从2016年起,比较集中地读美国学者法兰西斯福山(Francis Fukuyama)的著作,先后看了《政治秩序的起源》(上下卷)、《大断裂:人类本性与社会秩序的重建》和《我们的后人类未来:生物技术革命的后果》。福山是当今有名的政治学者,曾在1989年发表〈历史的终结?〉一文,后于1992年扩充写成《历史的终结及最后的人》一书。“历史的终结”命题之提出适逢苏联瓦解之际,在国际知识界引起很大反响,遭左派激烈批评。

逼迫重新思考一些想法

透过福山的书,逼迫我重新思考一些想法。过去受柄谷行人影响,对“国家”有着相当负面看法,认为它是社会不平等的根源。然而,福山在《政治秩序的起源》却强调国家的作用,认为缺乏健全且自主的政府,人民就无法享有优质民主。比如,美国由于有着很强的不信任政府的传统,因此设置了很多约限政府权力的繁文缛节,其结果是导致政府功能不彰,最终是人民买单。

我们固然不必照单全收福山的所有观点,但我想,公允地说,福山是我相当欣赏的作家——毕竟我年纪渐长,开始学会欣赏不同立场的人。

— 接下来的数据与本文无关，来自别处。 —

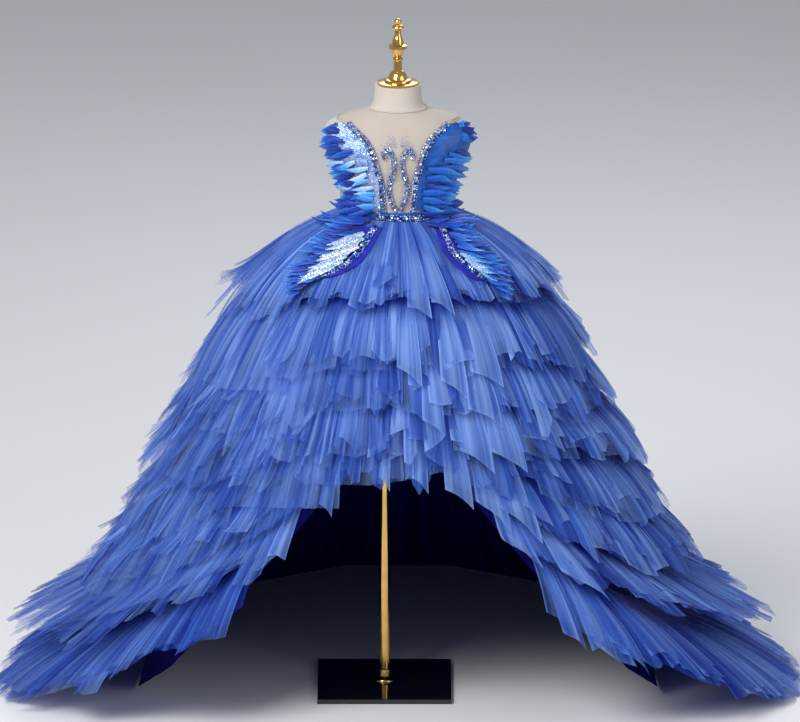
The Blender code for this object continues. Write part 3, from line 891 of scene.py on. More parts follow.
def plain_mesh(name, points, faces, mat, sharp=math.radians(40)):
    """A smooth-shaded mesh from points and faces, with its sharp edges kept."""
    mesh = bpy.data.meshes.new(name)
    mesh.from_pydata([tuple(p) for p in points], [], faces)
    mesh.shade_smooth()
    mesh.set_sharp_from_angle(angle=sharp)
    mesh.materials.append(mat)
    return placed_object(name, mesh)


def turned(name, outline, sides, x, mat):
    """A solid of revolution about an upright axis, from an outline that runs from the top down."""
    points = [(x, 0.0, outline[0][0])]
    for height, radius in outline:
        for side in range(sides):
            angle = math.tau * side / sides
            points.append((x + radius * math.sin(angle), -radius * math.cos(angle), height))
    points.append((x, 0.0, outline[-1][0]))
    faces = []
    for side in range(sides):
        after = (side + 1) % sides
        faces.append((0, 1 + side, 1 + after))
        for ring in range(len(outline) - 1):
            here = 1 + ring * sides
            below = here + sides
            faces.append((here + side, below + side, below + after, here + after))
        here = 1 + (len(outline) - 1) * sides
        faces.append((here + side, len(points) - 1, here + after))
    return plain_mesh(name, points, faces, mat)


def tube(name, line, radius, closed, mat):
    """A round cord through a line of points."""
    curve = bpy.data.curves.new(name, "CURVE")
    curve.dimensions = "3D"
    curve.bevel_depth = radius
    curve.bevel_resolution = 1
    curve.use_fill_caps = not closed
    spline = curve.splines.new("POLY")
    spline.points.add(len(line) - 1)
    spline.use_cyclic_u = closed
    for point, co in zip(spline.points, line):
        point.co = (*co, 1.0)
    source = placed_object(name, curve)
    graph = bpy.context.evaluated_depsgraph_get()
    mesh = bpy.data.meshes.new_from_object(source.evaluated_get(graph))
    bpy.data.objects.remove(source, do_unlink=True)
    mesh.name = name
    if not mesh.uv_layers:
        mesh.uv_layers.new(name="cloth")
    mesh.uv_layers[0].name = "cloth"
    mesh.shade_smooth()
    mesh.materials.clear()
    mesh.materials.append(mat)
    return placed_object(name, mesh)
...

欣赏福山主要有两点,首先他懂得提出好问题。在《我们的后人类未来》,福山提出:人类现有的伦理与政治制度与人性相关联,一旦不断取得突破的生物技术改变了人性,这对我们的伦理与政治制度带来怎样的影响?其次,跟柄谷行人一样,福山的著作平易近人,不会有太多吓死人的专业术语(现代知识人的魔咒、凡夫俗子无法掌握的语言),而且他是个旁征博引的学者;也是一个说故事者,能够把复杂历史用相对文学的方式说出来。

●明年有什么阅读规划?

2017年将尽,2018年又是个挑战的年份。从2013年至2018年,正好间隔着两次大选。

回顾这5年,所读的书不多,但小有收获。展望未来,除了继续研读政治、社会学类的书籍,也希望将来可以多读不同领域的书,尤其是科普类的。